>> Begin

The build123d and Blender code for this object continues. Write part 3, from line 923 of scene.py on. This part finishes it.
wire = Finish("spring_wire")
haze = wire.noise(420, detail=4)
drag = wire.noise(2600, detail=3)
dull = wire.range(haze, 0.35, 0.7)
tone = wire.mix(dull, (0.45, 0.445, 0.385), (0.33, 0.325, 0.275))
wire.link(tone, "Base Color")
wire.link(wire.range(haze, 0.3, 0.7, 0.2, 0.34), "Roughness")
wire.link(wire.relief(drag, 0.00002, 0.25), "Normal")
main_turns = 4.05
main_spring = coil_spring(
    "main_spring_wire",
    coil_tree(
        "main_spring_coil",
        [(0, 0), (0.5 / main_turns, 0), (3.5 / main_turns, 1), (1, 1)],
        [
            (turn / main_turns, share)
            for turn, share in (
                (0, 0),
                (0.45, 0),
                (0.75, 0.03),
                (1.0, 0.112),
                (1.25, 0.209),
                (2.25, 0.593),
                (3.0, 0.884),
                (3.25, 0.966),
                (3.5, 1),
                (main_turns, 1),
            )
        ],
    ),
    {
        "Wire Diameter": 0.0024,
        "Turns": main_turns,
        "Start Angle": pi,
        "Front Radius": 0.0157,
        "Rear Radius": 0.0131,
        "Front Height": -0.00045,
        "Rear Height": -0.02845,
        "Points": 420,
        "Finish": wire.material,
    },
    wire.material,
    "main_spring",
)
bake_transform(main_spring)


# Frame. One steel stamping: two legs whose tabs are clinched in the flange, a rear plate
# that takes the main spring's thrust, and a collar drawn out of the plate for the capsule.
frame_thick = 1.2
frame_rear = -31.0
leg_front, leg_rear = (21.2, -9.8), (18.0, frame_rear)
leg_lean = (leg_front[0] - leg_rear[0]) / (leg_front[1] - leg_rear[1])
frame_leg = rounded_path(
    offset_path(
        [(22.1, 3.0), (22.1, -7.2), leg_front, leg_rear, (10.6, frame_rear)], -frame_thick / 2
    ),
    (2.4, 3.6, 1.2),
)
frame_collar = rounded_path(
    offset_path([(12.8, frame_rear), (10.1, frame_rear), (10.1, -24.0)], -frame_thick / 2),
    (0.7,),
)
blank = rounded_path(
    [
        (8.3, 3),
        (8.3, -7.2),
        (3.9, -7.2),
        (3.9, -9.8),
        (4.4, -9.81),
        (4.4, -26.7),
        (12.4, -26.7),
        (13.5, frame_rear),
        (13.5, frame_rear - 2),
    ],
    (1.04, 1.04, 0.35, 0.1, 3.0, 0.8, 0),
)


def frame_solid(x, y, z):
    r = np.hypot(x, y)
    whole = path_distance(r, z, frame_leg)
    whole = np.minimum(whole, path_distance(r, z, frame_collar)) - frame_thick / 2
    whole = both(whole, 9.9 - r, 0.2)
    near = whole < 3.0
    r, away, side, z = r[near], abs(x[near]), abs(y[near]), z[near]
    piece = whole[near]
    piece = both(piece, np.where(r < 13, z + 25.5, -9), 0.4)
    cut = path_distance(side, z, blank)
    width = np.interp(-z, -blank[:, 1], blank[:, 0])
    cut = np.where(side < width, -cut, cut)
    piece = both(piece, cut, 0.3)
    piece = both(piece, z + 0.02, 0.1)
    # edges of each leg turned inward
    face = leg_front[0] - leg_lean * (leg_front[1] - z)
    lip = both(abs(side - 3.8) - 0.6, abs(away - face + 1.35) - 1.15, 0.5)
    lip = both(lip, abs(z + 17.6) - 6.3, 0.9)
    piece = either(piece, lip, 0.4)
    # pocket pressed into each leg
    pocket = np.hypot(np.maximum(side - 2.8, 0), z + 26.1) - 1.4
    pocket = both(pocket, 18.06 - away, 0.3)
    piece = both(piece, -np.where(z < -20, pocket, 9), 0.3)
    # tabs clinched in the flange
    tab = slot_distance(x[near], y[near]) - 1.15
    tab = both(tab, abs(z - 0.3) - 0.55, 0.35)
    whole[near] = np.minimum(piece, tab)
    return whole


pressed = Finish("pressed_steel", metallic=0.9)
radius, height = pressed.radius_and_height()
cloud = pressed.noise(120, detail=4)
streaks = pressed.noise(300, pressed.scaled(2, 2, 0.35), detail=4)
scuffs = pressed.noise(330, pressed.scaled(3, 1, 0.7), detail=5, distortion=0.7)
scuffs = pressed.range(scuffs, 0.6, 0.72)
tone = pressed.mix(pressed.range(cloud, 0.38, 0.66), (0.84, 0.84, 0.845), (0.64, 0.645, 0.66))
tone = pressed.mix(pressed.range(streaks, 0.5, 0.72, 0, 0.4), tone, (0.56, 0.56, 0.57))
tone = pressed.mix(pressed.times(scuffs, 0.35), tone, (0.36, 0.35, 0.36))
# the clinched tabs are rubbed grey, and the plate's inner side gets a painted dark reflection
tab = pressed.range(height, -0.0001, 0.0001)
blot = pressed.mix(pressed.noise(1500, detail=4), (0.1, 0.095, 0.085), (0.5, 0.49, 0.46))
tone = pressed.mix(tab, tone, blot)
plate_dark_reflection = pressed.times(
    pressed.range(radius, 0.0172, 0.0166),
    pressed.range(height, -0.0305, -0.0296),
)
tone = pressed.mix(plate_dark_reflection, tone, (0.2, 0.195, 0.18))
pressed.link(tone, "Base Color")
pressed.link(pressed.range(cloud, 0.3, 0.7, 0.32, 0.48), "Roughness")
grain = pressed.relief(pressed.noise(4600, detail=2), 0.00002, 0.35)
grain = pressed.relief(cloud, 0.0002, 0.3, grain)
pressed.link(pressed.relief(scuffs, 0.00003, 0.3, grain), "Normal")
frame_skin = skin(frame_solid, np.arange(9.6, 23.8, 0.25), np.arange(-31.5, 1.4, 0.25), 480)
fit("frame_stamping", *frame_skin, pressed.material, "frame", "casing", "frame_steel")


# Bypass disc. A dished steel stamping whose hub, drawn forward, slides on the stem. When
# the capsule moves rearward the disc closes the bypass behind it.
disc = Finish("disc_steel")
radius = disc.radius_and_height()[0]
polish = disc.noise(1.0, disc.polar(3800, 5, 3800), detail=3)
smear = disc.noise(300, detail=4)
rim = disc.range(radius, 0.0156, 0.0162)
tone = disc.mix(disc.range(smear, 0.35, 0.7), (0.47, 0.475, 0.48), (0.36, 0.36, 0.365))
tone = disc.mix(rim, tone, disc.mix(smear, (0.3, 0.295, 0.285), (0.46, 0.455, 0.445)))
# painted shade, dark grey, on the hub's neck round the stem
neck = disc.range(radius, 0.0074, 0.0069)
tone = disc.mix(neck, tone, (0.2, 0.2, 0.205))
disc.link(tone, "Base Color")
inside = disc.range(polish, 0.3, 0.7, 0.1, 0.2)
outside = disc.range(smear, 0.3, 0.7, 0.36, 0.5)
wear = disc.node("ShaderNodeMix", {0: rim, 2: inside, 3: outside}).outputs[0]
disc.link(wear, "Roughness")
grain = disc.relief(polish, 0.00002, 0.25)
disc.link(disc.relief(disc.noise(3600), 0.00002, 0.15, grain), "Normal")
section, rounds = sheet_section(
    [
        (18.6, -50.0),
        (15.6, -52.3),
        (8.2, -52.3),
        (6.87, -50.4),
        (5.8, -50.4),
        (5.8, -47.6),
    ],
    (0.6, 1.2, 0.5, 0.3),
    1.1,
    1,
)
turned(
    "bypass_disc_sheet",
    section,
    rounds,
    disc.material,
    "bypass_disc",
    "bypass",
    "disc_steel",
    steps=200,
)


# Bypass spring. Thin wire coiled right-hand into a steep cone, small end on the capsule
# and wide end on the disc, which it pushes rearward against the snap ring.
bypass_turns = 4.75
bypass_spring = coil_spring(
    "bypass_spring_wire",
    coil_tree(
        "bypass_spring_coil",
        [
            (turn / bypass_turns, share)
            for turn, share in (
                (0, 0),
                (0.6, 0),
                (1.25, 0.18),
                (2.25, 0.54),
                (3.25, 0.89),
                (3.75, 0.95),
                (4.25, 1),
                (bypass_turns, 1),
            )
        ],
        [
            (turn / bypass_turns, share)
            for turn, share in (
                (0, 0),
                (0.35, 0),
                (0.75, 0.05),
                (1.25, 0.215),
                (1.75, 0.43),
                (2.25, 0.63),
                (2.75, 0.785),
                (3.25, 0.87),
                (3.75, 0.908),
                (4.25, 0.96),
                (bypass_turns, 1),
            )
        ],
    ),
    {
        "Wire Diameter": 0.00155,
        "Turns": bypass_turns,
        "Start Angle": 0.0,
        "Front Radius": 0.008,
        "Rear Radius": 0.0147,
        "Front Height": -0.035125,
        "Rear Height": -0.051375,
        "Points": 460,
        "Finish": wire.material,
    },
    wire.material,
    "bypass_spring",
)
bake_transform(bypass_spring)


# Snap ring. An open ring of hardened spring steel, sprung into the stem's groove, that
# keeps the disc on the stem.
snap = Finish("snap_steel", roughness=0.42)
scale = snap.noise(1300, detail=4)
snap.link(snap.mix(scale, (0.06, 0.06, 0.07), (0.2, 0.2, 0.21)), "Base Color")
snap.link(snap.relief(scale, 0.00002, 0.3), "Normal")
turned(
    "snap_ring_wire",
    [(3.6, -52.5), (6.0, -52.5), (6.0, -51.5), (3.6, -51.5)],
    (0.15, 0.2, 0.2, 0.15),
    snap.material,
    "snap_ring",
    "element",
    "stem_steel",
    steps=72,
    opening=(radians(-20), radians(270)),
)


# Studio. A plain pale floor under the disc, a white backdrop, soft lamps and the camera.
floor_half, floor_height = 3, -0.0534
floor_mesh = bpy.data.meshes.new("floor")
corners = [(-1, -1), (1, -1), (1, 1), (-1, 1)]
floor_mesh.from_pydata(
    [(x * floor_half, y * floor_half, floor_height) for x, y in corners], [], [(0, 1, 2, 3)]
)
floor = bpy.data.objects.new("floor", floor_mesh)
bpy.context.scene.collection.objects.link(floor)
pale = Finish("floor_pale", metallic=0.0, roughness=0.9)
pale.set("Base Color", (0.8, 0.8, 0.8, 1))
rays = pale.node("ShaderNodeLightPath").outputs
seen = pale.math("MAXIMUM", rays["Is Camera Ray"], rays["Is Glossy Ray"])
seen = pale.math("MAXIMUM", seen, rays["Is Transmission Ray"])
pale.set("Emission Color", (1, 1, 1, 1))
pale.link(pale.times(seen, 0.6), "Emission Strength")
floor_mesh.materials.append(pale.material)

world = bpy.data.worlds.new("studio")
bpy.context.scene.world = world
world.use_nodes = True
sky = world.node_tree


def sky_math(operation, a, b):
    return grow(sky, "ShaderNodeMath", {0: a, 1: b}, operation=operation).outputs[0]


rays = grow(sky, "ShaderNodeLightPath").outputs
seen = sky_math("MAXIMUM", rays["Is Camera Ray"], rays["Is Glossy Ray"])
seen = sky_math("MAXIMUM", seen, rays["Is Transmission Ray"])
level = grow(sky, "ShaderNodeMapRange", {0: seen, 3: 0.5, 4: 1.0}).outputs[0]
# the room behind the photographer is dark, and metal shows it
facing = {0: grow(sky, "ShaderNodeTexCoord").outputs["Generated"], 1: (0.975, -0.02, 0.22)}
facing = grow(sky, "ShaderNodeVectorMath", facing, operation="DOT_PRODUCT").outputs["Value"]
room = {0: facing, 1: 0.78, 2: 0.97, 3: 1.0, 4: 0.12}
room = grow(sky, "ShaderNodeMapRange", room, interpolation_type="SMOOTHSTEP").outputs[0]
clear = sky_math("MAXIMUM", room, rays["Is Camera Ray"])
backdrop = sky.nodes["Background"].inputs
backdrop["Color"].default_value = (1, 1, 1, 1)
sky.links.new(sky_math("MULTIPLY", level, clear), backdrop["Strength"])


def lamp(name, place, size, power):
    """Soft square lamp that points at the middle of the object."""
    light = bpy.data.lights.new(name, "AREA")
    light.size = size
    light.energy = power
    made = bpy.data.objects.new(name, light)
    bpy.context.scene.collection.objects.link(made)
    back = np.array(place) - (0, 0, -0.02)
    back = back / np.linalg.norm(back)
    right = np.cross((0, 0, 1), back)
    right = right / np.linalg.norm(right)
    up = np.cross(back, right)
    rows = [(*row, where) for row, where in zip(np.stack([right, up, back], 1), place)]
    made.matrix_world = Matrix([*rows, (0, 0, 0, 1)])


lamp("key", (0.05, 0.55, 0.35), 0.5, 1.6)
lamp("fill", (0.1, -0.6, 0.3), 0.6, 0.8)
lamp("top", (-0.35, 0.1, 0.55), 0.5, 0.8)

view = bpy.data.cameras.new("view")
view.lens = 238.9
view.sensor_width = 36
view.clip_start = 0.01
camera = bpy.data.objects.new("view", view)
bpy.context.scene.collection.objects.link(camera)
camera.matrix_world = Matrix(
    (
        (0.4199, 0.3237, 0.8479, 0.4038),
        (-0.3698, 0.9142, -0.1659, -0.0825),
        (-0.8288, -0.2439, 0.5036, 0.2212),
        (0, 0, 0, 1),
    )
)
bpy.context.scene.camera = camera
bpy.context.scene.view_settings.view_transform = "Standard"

>> End

What the task requires
Only the lines from the beginning of the material to the line containing "bake_transform(main_spring)" should be echoed, verbatim and in full.

Task result
The build123d and Blender code for this object continues. Write part 3, from line 923 of scene.py on. This part finishes it.
wire = Finish("spring_wire")
haze = wire.noise(420, detail=4)
drag = wire.noise(2600, detail=3)
dull = wire.range(haze, 0.35, 0.7)
tone = wire.mix(dull, (0.45, 0.445, 0.385), (0.33, 0.325, 0.275))
wire.link(tone, "Base Color")
wire.link(wire.range(haze, 0.3, 0.7, 0.2, 0.34), "Roughness")
wire.link(wire.relief(drag, 0.00002, 0.25), "Normal")
main_turns = 4.05
main_spring = coil_spring(
    "main_spring_wire",
    coil_tree(
        "main_spring_coil",
        [(0, 0), (0.5 / main_turns, 0), (3.5 / main_turns, 1), (1, 1)],
        [
            (turn / main_turns, share)
            for turn, share in (
                (0, 0),
                (0.45, 0),
                (0.75, 0.03),
                (1.0, 0.112),
                (1.25, 0.209),
                (2.25, 0.593),
                (3.0, 0.884),
                (3.25, 0.966),
                (3.5, 1),
                (main_turns, 1),
            )
        ],
    ),
    {
        "Wire Diameter": 0.0024,
        "Turns": main_turns,
        "Start Angle": pi,
        "Front Radius": 0.0157,
        "Rear Radius": 0.0131,
        "Front Height": -0.00045,
        "Rear Height": -0.02845,
        "Points": 420,
        "Finish": wire.material,
    },
    wire.material,
    "main_spring",
)
bake_transform(main_spring)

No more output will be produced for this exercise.